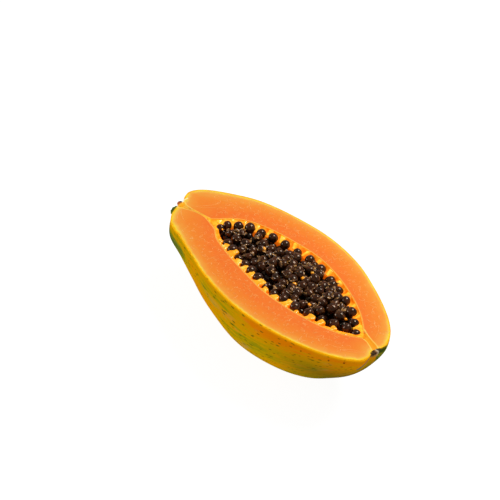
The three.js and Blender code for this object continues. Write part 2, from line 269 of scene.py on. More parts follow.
def make_piece(name, points, faces, materials, node, values=None, slots=None):
    """A mesh from points in millimetres about the fruit's axis, in place of a node of the solids."""
    mesh = bpy.data.meshes.new(name)
    placed = (np.asarray(points, float) + AXIS_AT) * MM
    placed = np.clip(placed, *(np.array(cad_box) + BOX_MARGIN * MM * np.array([[1], [-1]])))
    mesh.from_pydata(placed.tolist(), [], faces)
    for material in materials:
        mesh.materials.append(material)
    if slots is not None:
        mesh.polygons.foreach_set("material_index", np.asarray(slots, np.int32))
    for key, numbers in (values or {}).items():
        attribute = mesh.attributes.new(key, "FLOAT", "POINT")
        attribute.data.foreach_set("value", np.asarray(numbers, np.float32))
    mesh.shade_smooth()
    mesh.validate()
    mesh.update()
    piece = bpy.data.objects.new(name, mesh)
    bpy.context.scene.collection.objects.link(piece)
    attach(piece, "root")
    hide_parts(node)
    return piece


def ball(around=22, along=14):
    """Points and faces of a unit ball."""
    points = [(0.0, 0.0, 1.0)]
    for i in range(1, along):
        tilt = math.pi * i / along
        for j in range(around):
            turn = 2 * math.pi * j / around
            wide = math.sin(tilt)
            points.append((wide * math.cos(turn), wide * math.sin(turn), math.cos(tilt)))
    points.append((0.0, 0.0, -1.0))
    last = len(points) - 1
    at = lambda i, j: 1 + (i - 1) * around + j % around
    faces = []
    for j in range(around):
        faces.append((0, at(1, j), at(1, j + 1)))
        faces.append((last, at(along - 1, j + 1), at(along - 1, j)))
        for i in range(1, along - 1):
            faces.append((at(i, j), at(i + 1, j), at(i + 1, j + 1), at(i, j + 1)))
    return np.array(points), faces


def lumpy(unit, strength, size, seed):
    """A unit ball's points with uneven swellings."""
    return unit * (1 + strength * wobble(unit, size, seed))[:, None]


def tube(centres, radii, sides):
    """Points and faces of a closed tube along the centres, with its own radius at each."""
    centres = np.asarray(centres, float)
    ahead = np.gradient(centres, axis=0)
    ahead /= np.linalg.norm(ahead, axis=1)[:, None]
    side = np.cross(ahead, (0, 0, 1.0))
    side /= np.linalg.norm(side, axis=1)[:, None]
    up = np.cross(side, ahead)
    turn = np.arange(sides) * 2 * math.pi / sides
    ring = np.cos(turn)[None, :, None] * side[:, None] + np.sin(turn)[None, :, None] * up[:, None]
    points = (centres[:, None] + ring * np.asarray(radii)[:, None, None]).reshape(-1, 3)
    faces = []
    for i in range(len(centres) - 1):
        for j in range(sides):
            k = (j + 1) % sides
            faces.append((i * sides + j, i * sides + k, (i + 1) * sides + k, (i + 1) * sides + j))
    faces.append(tuple(range(sides - 1, -1, -1)))
    top = (len(centres) - 1) * sides
    faces.append(tuple(range(top, top + sides)))
    return points, faces


def joined(parts):
    """Several lots of points and faces as one."""
    points, faces, start = [], [], 0
    for some_points, some_faces in parts:
        points.append(some_points)
        faces.extend(tuple(start + k for k in face) for face in some_faces)
        start += len(some_points)
    return np.concatenate(points), faces


# Materials.


def rgb(red, green, blue):
    """A screen colour of 0 to 255 as a linear one."""
    parts = [c / 255 for c in (red, green, blue)]
    return tuple(c / 12.92 if c <= 0.04045 else ((c + 0.055) / 1.055) ** 2.4 for c in parts) + (1.0,)


class Look:
    """A material and short ways to add its nodes."""

    def __init__(self, name):
        self.material = bpy.data.materials.new(name)
        self.material.use_nodes = True
        self.tree = self.material.node_tree
        self.shader = self.tree.nodes["Principled BSDF"]

    def node(self, kind, settings=None, **inputs):
        made = self.tree.nodes.new(kind)
        for key, value in (settings or {}).items():
            setattr(made, key, value)
        for key, value in inputs.items():
            self.feed(made.inputs[int(key[1:]) if key[1:].isdigit() else key], value)
        return made

    def feed(self, socket, value):
        if isinstance(value, bpy.types.NodeSocket):
            self.tree.links.new(value, socket)
        else:
            socket.default_value = value

    def set(self, **values):
        for key, value in values.items():
            self.feed(self.shader.inputs[key.replace("_", " ")], value)

    def value(self, name):
        return self.node("ShaderNodeAttribute", {"attribute_name": name}).outputs["Fac"]

    def place(self, shift=(0, 0, 0)):
        """Place on the object in millimetres, moved by the shift."""
        here = self.node("ShaderNodeTexCoord").outputs["Object"]
        mapping = self.node("ShaderNodeMapping", _0=here)
        mapping.inputs["Scale"].default_value = [1 / MM] * 3
        mapping.inputs["Location"].default_value = shift
        return mapping.outputs[0]

    def noise(self, place, size, detail=2.0, roughness=0.5, distortion=0.0):
        made = self.node("ShaderNodeTexNoise", Vector=place, Scale=1 / size, Detail=detail)
        made.inputs["Roughness"].default_value = roughness
        made.inputs["Distortion"].default_value = distortion
        return made.outputs["Fac"]

    def cells(self, place, size):
        return self.node("ShaderNodeTexVoronoi", Vector=place, Scale=1 / size)

    def math(self, operation, a, b=0.0):
        return self.node("ShaderNodeMath", {"operation": operation}, _0=a, _1=b).outputs[0]

    def times(self, a, b):
        return self.math("MULTIPLY", a, b)

    def swing(self, value, size):
        """How far the value is from a half, times the size."""
        return self.times(self.math("SUBTRACT", value, 0.5), size)

    def remap(self, value, low, high, to_low=0.0, to_high=1.0):
        made = self.node("ShaderNodeMapRange", {"interpolation_type": "SMOOTHSTEP"}, _0=value)
        for index, number in enumerate((low, high, to_low, to_high), 1):
            made.inputs[index].default_value = number
        return made.outputs[0]

    def ramp(self, value, stops):
        made = self.node("ShaderNodeValToRGB", _0=value)
        made.color_ramp.elements[0].position = stops[0][0]
        made.color_ramp.elements[0].color = stops[0][1]
        made.color_ramp.elements[1].position = stops[-1][0]
        made.color_ramp.elements[1].color = stops[-1][1]
        for place, colour in stops[1:-1]:
            made.color_ramp.elements.new(place).color = colour
        return made.outputs["Color"]

    def mix(self, amount, a, b):
        made = self.node("ShaderNodeMix", {"data_type": "RGBA"})
        self.feed(made.inputs[0], amount)
        self.feed(made.inputs[6], a)
        self.feed(made.inputs[7], b)
        return made.outputs[2]

    def bump(self, height, depth_mm, strength=1.0, over=None):
        made = self.node("ShaderNodeBump", Height=height, Strength=strength, Distance=depth_mm * MM)
        if over is not None:
            self.feed(made.inputs["Normal"], over)
        return made.outputs[0]


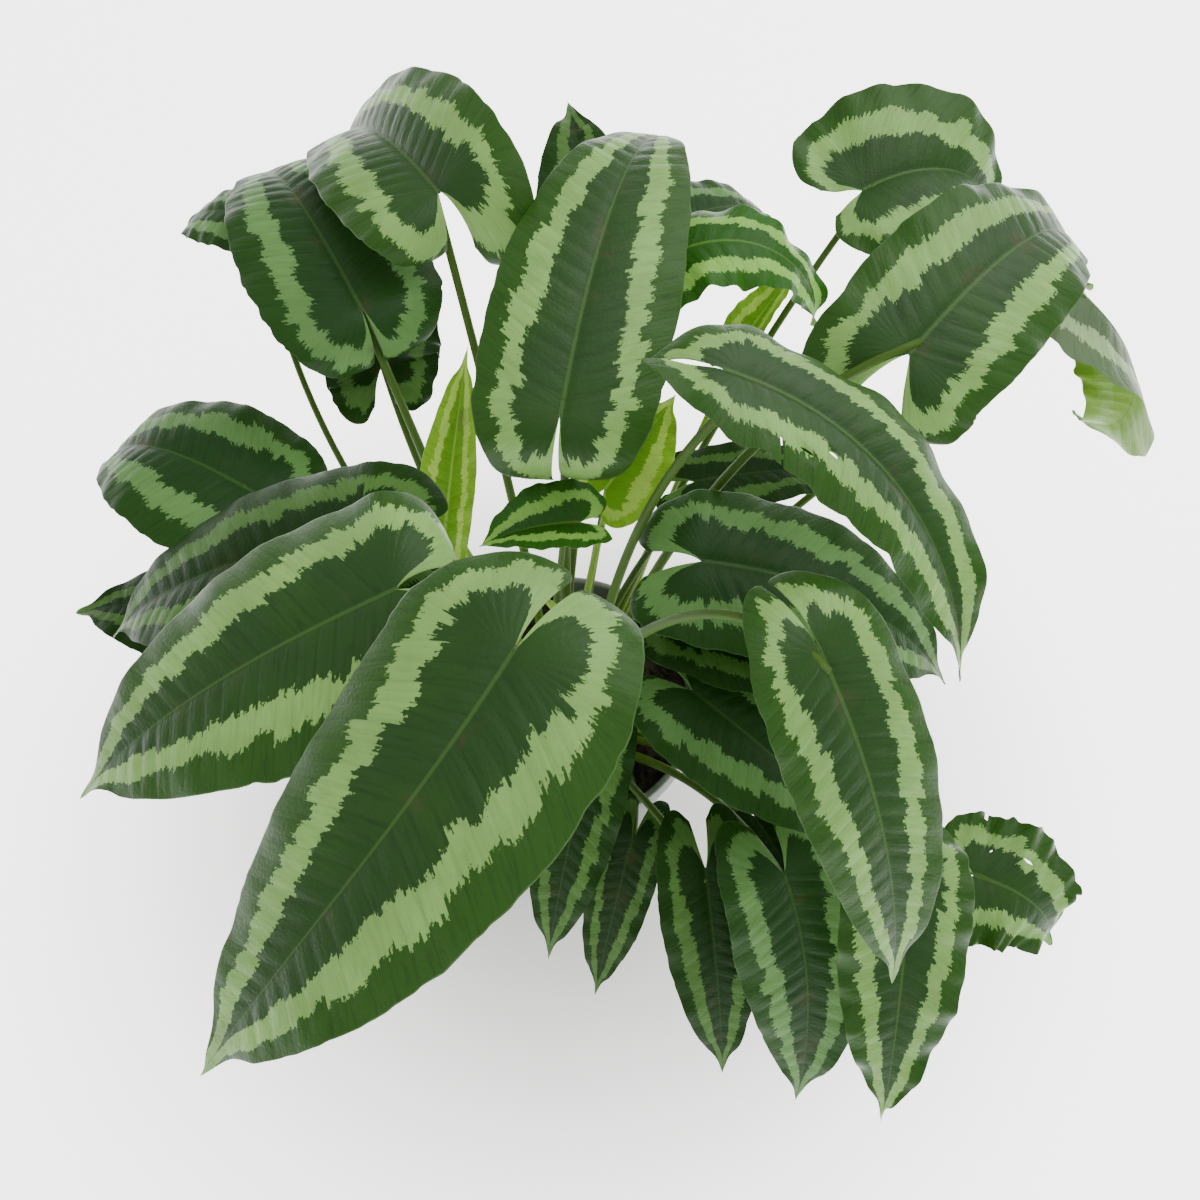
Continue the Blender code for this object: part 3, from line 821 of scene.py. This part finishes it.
@dataclass
class Blade:
    """A leaf's blade: a thin sheet, pleated along its side veins, with a keel under its midrib."""

    leaf: LeafSpec
    tint: Tint
    seed: int
    thickness: float = 0.45 * MM
    vein_spacing: float = 9.5 * MM
    columns_per_vein: int = 6
    pleat_height: float = 0.5 * MM
    keel_depth: float = 1.7 * MM
    keel_radius: float = 1.5 * MM
    groove_depth: float = 0.7 * MM
    groove_radius: float = 2.6 * MM
    ridge_height: float = 0.4 * MM
    ridge_radius: float = 0.8 * MM
    drift: float = 0.5 * MM

    def __post_init__(self) -> None:
        """Lays the midrib and measures the margin."""
        self.midrib = Midrib(self.leaf)
        self.size = self.leaf.length * MM
        position = np.linspace(0, len(MARGIN) - 1, 1001)
        edge = catmull_rom(MARGIN, position) * (self.size, 0.5 * self.leaf.width * MM)
        run = np.concatenate(((0,), np.cumsum(np.linalg.norm(np.diff(edge, axis=0), axis=1))))
        spacing = self.vein_spacing * (0.45 + 0.55 * self.leaf.length / 215)
        self.veins = max(10, round(run[-1] / spacing))
        count = self.veins * self.columns_per_vein
        self.vein = np.arange(count + 1) / self.columns_per_vein
        self.position = np.interp(self.vein / self.veins, run / run[-1], position)

    def tears(self, side: Half) -> list[tuple[Tear, int]]:
        """The half blade's tears, each with the grid column where it starts."""
        found = [tear for tear in TEARS.get(self.leaf.name, ()) if tear.side == side]
        return [(tear, round(tear.place * (len(self.vein) - 1))) for tear in found]

    def grid_rows(self, side: Half) -> Array:
        """How far each grid point lies from the midrib to the margin, as a share.

        The rows on either side of a slit close in on it, so that it is a narrow lens.

        Args:
            side: which half.

        Returns:
            A grid with a row for each place along the margin.
        """
        rows = np.tile(SHEET_ROWS, (len(self.vein), 1))
        shut, open_share = 0.06, 0.40
        for tear, first in self.tears(side):
            if tear.outer >= 1.0:
                continue
            low = int(np.searchsorted(SHEET_ROWS, tear.inner + 0.001)) - 1
            high = int(np.searchsorted(SHEET_ROWS, tear.outer - 0.001))
            for column in range(first, first + tear.columns + 1):
                bulge = sin(pi * (column - first) / tear.columns)
                half = 0.5 * (SHEET_ROWS[high] - SHEET_ROWS[low]) * (shut + open_share * bulge)
                centre = 0.5 * (SHEET_ROWS[high] + SHEET_ROWS[low])
                rows[column, low], rows[column, high] = centre - half, centre + half
        return rows

    def flat_places(self, side: Half) -> tuple[Array, Array]:
        """Where each grid point lies on the blade laid flat.

        Args:
            side: which half.

        Returns:
            Two grids: along the midrib and out from it, both in blade lengths.
        """
        margin = catmull_rom(MARGIN, self.position)
        last = len(MARGIN) - 1
        tip = np.clip((self.position - TIP_KNOT) / (last - TIP_KNOT), 0, 1)
        ragged = RAGGED.get(self.leaf.name, 1.3)
        rough = 1 + 0.012 * ragged * smooth_noise(self.vein * 0.9, 11 + self.seed * 2 + side)
        rough += 0.007 * ragged * smooth_noise(self.vein * 2.3, 411 + self.seed * 2 + side)
        end_s = margin[:, 0] + 0.035 * tip**3
        closed = self.leaf.close * np.maximum(-margin[:, 0], 0) / LOBE_REACH
        end_t = np.maximum(margin[:, 1] - closed, np.where(margin[:, 0] < 0, NOTCH_HALF, 0))
        end_t = end_t * 0.5 * self.leaf.width / self.leaf.length
        end_t = end_t * rough * (1 - 0.30 * np.sin(pi * tip))
        end_t[-1] = 0.0
        start_s = np.maximum(0.0, end_s - RIB_SLANT * end_t)
        bend_s = start_s + 0.3 * (end_s - start_s)
        e = self.grid_rows(side)
        f = 1 - e
        s = f**2 * start_s[:, None] + 2 * e * f * bend_s[:, None] + e**2 * end_s[:, None]
        t = 2 * e * f * 0.5 * end_t[:, None] + e**2 * end_t[:, None]
        return s, t

    def whole(self, side: Half) -> Array:
        """Which grid cells of the half blade are there, and not torn away.

        Args:
            side: which half.

        Returns:
            A grid of True and False, one for each cell.
        """
        cells = np.ones((len(self.vein) - 1, len(SHEET_ROWS) - 1), bool)
        centre = 0.5 * (SHEET_ROWS[1:] + SHEET_ROWS[:-1])
        for tear, first in self.tears(side):
            torn = (centre > tear.inner) & (centre < tear.outer)
            cells[first : first + tear.columns, torn] = False
        return cells

    def surface(self, side: Half) -> dict[str, Array]:
        """The half blade's middle surface, its normals and what lies on it.

        Args:
            side: which half.

        Returns:
            Grids by name: the place along and out from the midrib, the middle surface and its normal,
            how far the skins rise and drop from it, and the share, vein and spread of each point.
        """
        leaf = self.leaf
        s, t = self.flat_places(side)
        e = self.grid_rows(side)
        vein = np.broadcast_to(self.vein[:, None], s.shape)
        _, left, up = self.midrib.frame(s)
        out = t * self.size
        fold = radians(leaf.fold)
        turn = radians(leaf.curl) / (0.5 * leaf.width * MM)
        slope = fold + turn * out
        flat = (np.sin(slope) - sin(fold)) / turn
        high = (cos(fold) - np.cos(slope)) / turn
        ruffle = leaf.wave * MM * e**2
        high = high + ruffle * np.sin(2.5 * 2 * pi * s + 1.3 * side + leaf.length)
        high = high + 0.5 * ruffle * np.sin(6.7 * 2 * pi * s + 2.1 * side + self.seed)
        middle = self.midrib.place(s) + left * side * flat[..., None] + up * high[..., None]
        normal = up * np.cos(slope)[..., None] - left * side * np.sin(slope)[..., None]

        scale = min(1.0, leaf.length / 170)
        puff = np.abs(np.sin(pi * vein)) ** 0.8 - 0.55
        strength = 1 + 0.55 * smooth_noise(vein * 0.8 + 3 * side, 77 + self.seed)
        pleat = self.pleat_height * scale * strength * puff * np.sin(pi * e**0.75) ** 0.7
        flat_place = np.stack((s, t), -1) * self.size
        gap = np.linalg.norm(np.gradient(flat_place, axis=0), axis=-1) * self.columns_per_vein
        spread = np.clip(gap / gap[:, -1].mean(), 0, 1)
        pleat = pleat * np.clip((1.02 - s) / 0.2, 0, 1) * spread**1.3
        taper = np.clip(1.02 - s, 0.0, 1.0) ** 0.8 * np.clip((s + 0.06) / 0.06, 0, 1) * scale
        groove = self.groove_depth * taper * np.exp(-((out / self.groove_radius) ** 2))
        ridge = self.ridge_height * taper * np.exp(-((out / self.ridge_radius) ** 2))
        drift = self.drift * e * smooth_noise(vein * 0.21 + e * 1.4 + 9 * side, 31 + self.seed)
        keel = self.keel_depth * taper * np.exp(-((out / self.keel_radius) ** 2))
        thin = 0.5 * self.thickness * (1 - 0.6 * e**8)
        rise = pleat - groove + ridge + drift + thin
        drop = pleat - groove * 0.5 + drift - keel - thin
        return {
            "s": s, "t": t, "middle": middle, "normal": normal, "rise": rise, "drop": drop, "e": e,
            "vein": vein, "spread": spread,
        }

    def build(self) -> Piece:
        """Makes the blade as one closed solid.

        Returns:
            The blade's object.
        """
        tops, skins, seam, count = [], {"rise": [], "drop": []}, None, 0
        vectors = {"blade": [], "sheet": [], "relief": []}
        for side in Half:
            grid = self.surface(side)
            s, t, e, spread = (grid[key] for key in ("s", "t", "e", "spread"))
            index = np.arange(count, count + s.size).reshape(s.shape)
            count += s.size
            if seam is None:
                index[s[:, 0] <= 1e-9, 0] = index[0, 0]
                seam = index[:, 0].copy()
            index[:, 0] = seam
            index[-1, :] = seam[-1]
            for key, points in skins.items():
                points.append((grid["middle"] + grid["normal"] * grid[key][..., None]).reshape(-1, 3))
            place = np.broadcast_to((self.position / (len(MARGIN) - 1))[:, None], s.shape)
            for key, row in (
                ("blade", (grid["vein"], side * e, place)),
                ("sheet", (s * self.size, side * t * self.size, 0 * s)),
                ("relief", (spread, 0 * s, 0 * s)),
            ):
                vectors[key].append(np.stack(row, -1).reshape(-1, 3))
            quads = np.stack((index[:-1, :-1], index[1:, :-1], index[1:, 1:], index[:-1, 1:]), -1)
            quads = quads[self.whole(side)]
            tops.append(quads if side < 0 else quads[:, ::-1])
        faces = closed_skin(np.concatenate(tops), count)
        used = np.zeros(2 * count, bool)
        used[[corner for face in faces for corner in face]] = True
        number = (np.cumsum(used) - 1).tolist()
        faces = [[number[corner] for corner in face] for face in faces]
        rows = {key: np.concatenate(2 * parts) for key, parts in vectors.items()}
        rows["sheet"][count:, 2] = 1.0
        rows = {key: row[used] for key, row in rows.items()}
        piece = new_piece(
            f"{self.leaf.name}_blade",
            np.concatenate(skins["rise"] + skins["drop"])[used],
            faces,
            BladeFinish(self.tint, self.seed, self.size).material(),
            rows,
        )
        self.lay_out(piece.data, rows["sheet"])
        return piece

    def lay_out(self, mesh: bpy.types.Mesh, sheet: Array) -> None:
        """Gives the mesh a layout to bake its material to, its two skins side by side.

        Args:
            mesh: the blade's mesh.
            sheet: for each point, its place along and out on the flat blade, and 1 if it is below.
        """
        span, back = 1.4 * self.size, 0.28 * self.size
        across = 0.25 + 0.5 * sheet[:, 2] + 0.5 * sheet[:, 1] / span
        places = np.stack((across, (sheet[:, 0] + back) / span), -1)
        corners = np.zeros(len(mesh.loops), int)
        mesh.loops.foreach_get("vertex_index", corners)
        mesh.uv_layers.new(name="OFBake").data.foreach_set("uv", places[corners].ravel())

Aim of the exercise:
Retype only what lies between the line bearing "Continue the Blender" and the line bearing "drift: float = 0.5 * MM", keeping both of those lines.

Response for this exercise:
Continue the Blender code for this object: part 3, from line 821 of scene.py. This part finishes it.
@dataclass
class Blade:
    """A leaf's blade: a thin sheet, pleated along its side veins, with a keel under its midrib."""

    leaf: LeafSpec
    tint: Tint
    seed: int
    thickness: float = 0.45 * MM
    vein_spacing: float = 9.5 * MM
    columns_per_vein: int = 6
    pleat_height: float = 0.5 * MM
    keel_depth: float = 1.7 * MM
    keel_radius: float = 1.5 * MM
    groove_depth: float = 0.7 * MM
    groove_radius: float = 2.6 * MM
    ridge_height: float = 0.4 * MM
    ridge_radius: float = 0.8 * MM
    drift: float = 0.5 * MM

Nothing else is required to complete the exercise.